In its decision the Court of Appeal essentially decided that separate guidance, in addition to pre-existing court practice directions regulating the provision of expert evidence before the tribunal, was unnecessary. There is a tone of bafflement in the judgment as to what the Upper Tribunal were actually trying to achieve.
“I respectfully question whether it was ever going to work very well. The UT itself emphasised the limited assistance the expert evidence provided on the three questions it originally identified. In my view, medical evidence will usually have to be so case-specific that it is unlikely that generalised formulations by the UT or a court will ultimately provide much of a substitute for instruction of experts who examine the individual in question and provide what assistance they properly can within the area of their expertise, following the approach set out in the Practice Direction.” 
And with a massive legal shrug the Court of Appeal rendered the Upper Tribunal’s 122-page effort worthless:
“In my judgment, the guidelines issued by the UT … should be treated as of no effect”
What of KV?
However, the Court of Appeal decided, by a majority, to uphold the Upper Tribunal’s finding that KV had “allowed himself to be anaesthetised and then branded with a hot metal rod”. The findings of the Upper Tribunal were within the range of legally permissible outcomes from the evidence presented.

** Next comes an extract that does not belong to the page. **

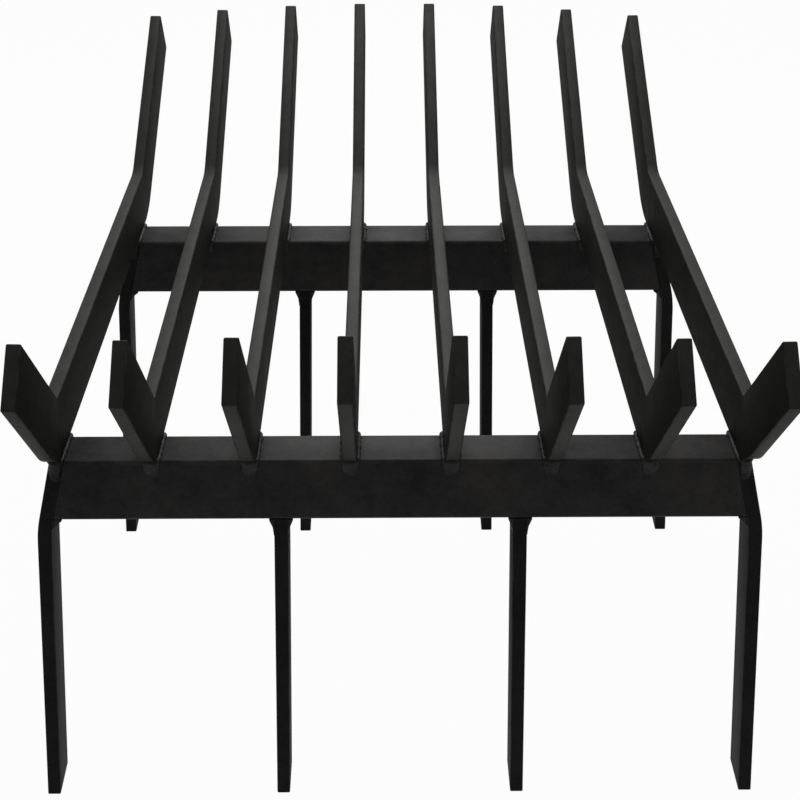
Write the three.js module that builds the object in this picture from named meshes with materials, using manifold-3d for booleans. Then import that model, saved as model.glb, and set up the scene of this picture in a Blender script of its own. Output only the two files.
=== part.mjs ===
// Welded steel log grate: eight bent flat bars on edge, carried by two cross rails on eight legs.
// Millimetres. +X runs along the rails, +Y from the front rail to the rear rail, +Z up.

import * as THREE from 'three';
import { mergeVertices } from 'three/addons/utils/BufferGeometryUtils.js';
import Module from 'manifold-3d';

const manifold = await Module();
manifold.setup();

// ---- driving dimensions -----------------------------------------------------------------------

const DEGREE = Math.PI / 180;

// Bars
const BAR_COUNT = 8;
const BAR_THICKNESS = 7;
const BAR_HEIGHT = 31.5;
const BAR_PITCH = 49.8; // between the two middle bars, on the front rail
const END_BAR_CLOSING = 3.8; // an end bar stands this much inside an even pitch
const REAR_NARROWING = 8.1; // an end bar is this much nearer the middle at the rear rail

// Bends and prongs of a bar, measured on its upper edge
const FRONT_BEND_SETBACK = 8; // behind the front rail's front face
const FRONT_PRONG_RISE = 46.5 * DEGREE;
const FRONT_PRONG_LENGTH = 92.5; // on a bar in the middle of the grate
const FRONT_END_SHORTENING = 9.8; // an end bar's front prong is this much shorter
const FRONT_BEND_RADIUS = 8;
const REAR_BEND_SETBACK = 36; // behind the rear rail's front face
const REAR_PRONG_RISE = 31 * DEGREE;
const REAR_PRONG_LENGTH = 139;
const REAR_END_SHORTENING = 10.4;
const REAR_BEND_RADIUS = 22;

// Rails
const RAIL_TOP = 214; // above the hearth
const RAIL_HEIGHT = 34.5;
const RAIL_DEPTH = 26;
const RAIL_SPACING = 259; // from front face to front face
const RAIL_EDGE_RADIUS = 1.6;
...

These conclusions meet with unusually heavy and sustained criticism in a brilliant dissent from Elias LJ, who dismantles the findings made by the Upper Tribunal’s [paragraphs 102-117], exposing some significant holes in the evidence presented. He starts with a reality check:
“In my view very considerable weight should be given to the fact that injuries which are [self-inflicted] are likely to be extremely rare. An individual is highly unlikely to want to suffer the continuing pain and discomfort resulting from self-inflicted harm, even if he is anaesthetised when the harm is inflicted. Moreover, the possibility that the injuries may have been sustained in this way is even less likely in circumstances where the applicant would have needed to be anaesthetised. This would in all probability have required the clandestine co-operation of a qualified doctor who would have had to be willing to act in breach of the most fundamental medical and ethical standards, and who had access to the relevant medical equipment.”
Elias LJ also had particular difficulty with the issue of the two sets of scars – one set to the back, the other to the arms – which were of a different appearance:
“In my view it is bordering on the fanciful to believe that if these burns were SIBP, they would have been inflicted on more than one occasion. The scars on the back were so placed that they were only compatible with SIBP or torture; on the assumption that they were [self-inflicted], why would the appellant willingly undergo further burning on his arms on a different occasion?”

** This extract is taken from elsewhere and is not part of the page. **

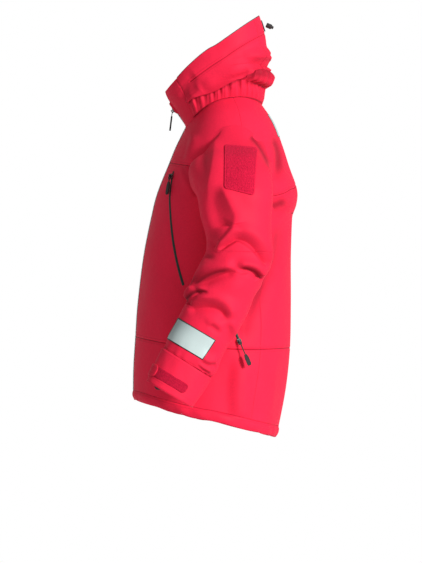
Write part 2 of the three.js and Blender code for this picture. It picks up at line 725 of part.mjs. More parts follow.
// A pull: a wire eye through the crown, a cord, and a moulded grip. It hangs down from the eye.
function pullBody(cordLength, gripLength, gripWidth) {
  const pin = new THREE.CylinderGeometry(PIN_RADIUS, PIN_RADIUS, 6.4, 10).rotateZ(Math.PI / 2);
  const arms = [-2.6, 2.6].map((x) =>
    new THREE.BoxGeometry(1.2, 1.6, 8.6).translate(x, 0, -3.6),
  );
  const bar = new THREE.BoxGeometry(6.4, 1.6, 2).translate(0, 0, -7.6);
  const cord = new THREE.BoxGeometry(2.4, 1.6, cordLength).translate(0, 0, -8 - cordLength / 2);
  const half = gripWidth / 2;
  const outline = new THREE.Shape()
    .moveTo(-half * 0.6, 0)
    .lineTo(half * 0.6, 0)
    .lineTo(half, -gripLength * 0.25)
    .lineTo(half * 1.05, -gripLength * 0.85)
    .lineTo(half * 0.7, -gripLength)
    .lineTo(-half * 0.7, -gripLength)
    .lineTo(-half * 1.05, -gripLength * 0.85)
    .lineTo(-half, -gripLength * 0.25);
  const grip = new THREE.ExtrudeGeometry(outline, { depth: 3.6, bevelEnabled: false });
  grip.rotateX(Math.PI / 2).rotateX(-Math.PI / 2).translate(0, 0, -1.8);
  grip.rotateX(Math.PI / 2).translate(0, 0, -7 - cordLength);
  return joined(pin, ...arms, bar, cord, grip);
}

function frameGroup(name, place, side, out, up) {
  const group = new THREE.Group();
  group.name = name;
  group.position.copy(place);
  group.quaternion.setFromRotationMatrix(new THREE.Matrix4().makeBasis(side, out, up));
  jacket.add(group);
  return group;
}

// A slider on the zip and its pull, tipped from the cloth by lean degrees.
function makeSlider(name, { place, side, out, up }, lift, pull, lean) {
  const ride = frameGroup(`${name}_slider_frame`, place.clone().addScaledVector(out, lift), side, out, up);
  add(`${name}_slider`, sliderBody(), zipMetal, ride);
  const pivot = new THREE.Group();
  pivot.name = `${name}_pull_frame`;
  pivot.position.set(0, SLIDER.thick + SLIDER.crown / 2, 0);
  pivot.rotation.x = lean * DEG;
  ride.add(pivot);
  add(`${name}_pull`, pull, gripRubber, pivot);
}

const ZIP_TOP = ZIP_SINK + POCKET_ZIP_THICK; // outer face of a pocket zip
const HAND_PULL_LEAN = 12; // degrees: the hand pocket's pull rests on the flare of the skirt
const SLIDER_LIFT = 1.5; // between a pocket zip and its slider, which passes over the cloth beside it

function mirroredFrame({ place, out, up }) {
  const flip = (v) => new THREE.Vector3(-v.x, v.y, v.z);
  const [outFlip, upFlip] = [flip(out), flip(up)];
  return { place: flip(place), out: outFlip, up: upFlip, side: outFlip.clone().cross(upFlip) };
}

function makePocketSliders() {
  const chest = arcFrame(CHEST_ZIP, 0.05);
  const hand = arcFrame(HAND_ZIP, 0.95);
  const lift = ZIP_TOP + SLIDER_LIFT;
  for (const [side, frameOf] of [["left", (f) => f], ["right", mirroredFrame]]) {
    makeSlider(`${side}_chest_zip`, frameOf(chest), lift, pullBody(9, 30, 8), 0);
    makeSlider(`${side}_hand_zip`, frameOf(hand), lift, pullBody(26, 26, 9), HAND_PULL_LEAN);
  }
}

function makeMainSlider() {
  const { place, up, out } = frontFrame(shareAtHeight(-8));
  const side = out.clone().cross(up);
  makeSlider("main_zip", { place, side, out, up }, 0.5 + SKIN_GAP, pullBody(4, 32, 7.4), 44);
}

// ---------- pockets behind the zips ----------
// A pocket bag lies on the inside of the front panel and bellies away from the zip that opens into it.
const BAG = { thick: 1.6, depth: 12 };
const HAND_BAG_DROP = 0.6; // extra room behind the waist seam, which the hand pocket crosses

function makePockets() {
  const bag = {
    ...FRONT_PANEL, inner: -CLOTH - SKIN_GAP - BAG.thick, outer: -CLOTH - SKIN_GAP, bulge: BAG.depth,
  };
  const { across, along } = FRONT_PANEL;
  const chest = panel(BODY, {
    ...bag, window: [1 / across, 7 / across, 1 / along, 1], across: 6, along: 8,
  });
  addPair("chest_pocket_bag", without(chest, armholeCutter), liningFabric);
  const hand = panel(BODY, {
    ...bag, outer: bag.outer - HAND_BAG_DROP, inner: bag.inner - HAND_BAG_DROP,
    window: [8 / across, 11 / across, -1 / along, 4 / along], across: 3, along: 5,
  });
  addPair("hand_pocket_bag", hand, liningFabric);
  addPair("chest_zip", pocketZip(CHEST_ZIP), zipTape);
  addPair("hand_zip", pocketZip(HAND_ZIP), zipTape);
}

// ---------- back reflector and hang loop ----------
function makeBackReflector() {
  const reach = (mm) => mm / 180 / DEG; // the back's radius of curvature is about 180
  const tape = panel(BODY, {
    inner: SKIN_GAP, outer: SKIN_GAP + TAPE.thick, from: 180 - reach(TAPE_LENGTH / 2),
    to: 180 + reach(TAPE_LENGTH / 2), low: 10.25, high: 11.3, across: 6, along: 4, trim: 0,
  });
  add("back_reflector", tape, reflective);
}

// A U of ribbon, sewn by its two ends to the inner collar, with its lowest point at the origin.
function makeHangLoop() {
  const back = HOOD[0].rear - 2 * CLOTH - SKIN_GAP - 2.2;
  const arch = new THREE.Shape().absarc(0, 0, 26, 0, Math.PI).absarc(0, 0, 20, Math.PI, 0, true);
  const ribbon = new THREE.ExtrudeGeometry(arch, { depth: 1.4, bevelEnabled: false, curveSegments: 8 });
  ribbon.rotateX(-Math.PI / 2).scale(1, 1, LOOP_LIFT / 26).translate(0, back - 1.4, LOOP_LIFT);
  add("hang_loop", facingOut(mergeVertices(bare(ribbon))), liningFabric);
}

makeBody();
makeHem();
makeCollarAndHood();
makeBinding();
makeHoodAdjuster();
makeMainZip();
makeMainSlider();
makePockets();
makePocketSliders();
makeSleeve();
makeCuffTrim();
makeBadgePatch();
makeBackReflector();
makeHangLoop();

export default jacket;
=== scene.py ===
import math
import bmesh
import bpy
import numpy as np
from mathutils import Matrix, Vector
from mathutils.bvhtree import BVHTree


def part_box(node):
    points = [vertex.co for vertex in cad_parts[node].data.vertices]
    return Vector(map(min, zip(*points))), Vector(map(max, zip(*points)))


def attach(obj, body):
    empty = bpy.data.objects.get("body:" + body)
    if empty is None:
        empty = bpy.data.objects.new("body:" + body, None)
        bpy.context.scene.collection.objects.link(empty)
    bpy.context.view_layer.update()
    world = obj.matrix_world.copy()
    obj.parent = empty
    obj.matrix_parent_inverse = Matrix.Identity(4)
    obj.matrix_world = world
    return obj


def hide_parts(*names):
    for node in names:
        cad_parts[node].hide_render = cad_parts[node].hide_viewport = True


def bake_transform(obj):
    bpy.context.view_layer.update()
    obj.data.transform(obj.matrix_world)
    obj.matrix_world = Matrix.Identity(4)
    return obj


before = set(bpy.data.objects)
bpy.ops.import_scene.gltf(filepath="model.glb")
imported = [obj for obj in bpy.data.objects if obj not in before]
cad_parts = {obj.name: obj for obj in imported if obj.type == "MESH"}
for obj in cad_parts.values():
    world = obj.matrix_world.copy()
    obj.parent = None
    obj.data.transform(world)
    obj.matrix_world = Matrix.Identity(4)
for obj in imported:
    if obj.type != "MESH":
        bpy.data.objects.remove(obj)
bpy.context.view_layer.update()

# Lengths are worked out in millimetres and become metres when a mesh is made. +Z up, front -Y, left +X.
MM = 0.001
DEG = math.pi / 180
random = np.random.default_rng(11)
NO_SEAM = 50.0  # the distance to a seam that stands for none near by, mm


def placed(name, data):
    """Puts a mesh, lamp or camera into the scene."""
    thing = bpy.data.objects.new(name, data)
    bpy.context.collection.objects.link(thing)
    return thing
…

The dissent concludes that
“the evidence needed to be particularly robust to justify such an unlikely conclusion. In my view it was not.”
This will be cold comfort to KV, whose life will have no doubt been defined for the past six or so years by the twists and turns of this litigation. He is left demeaned and branded once more, with a powerful – but legally empty – dissent from a Court of Appeal judge, highlighting the significant deficiencies in the case against him.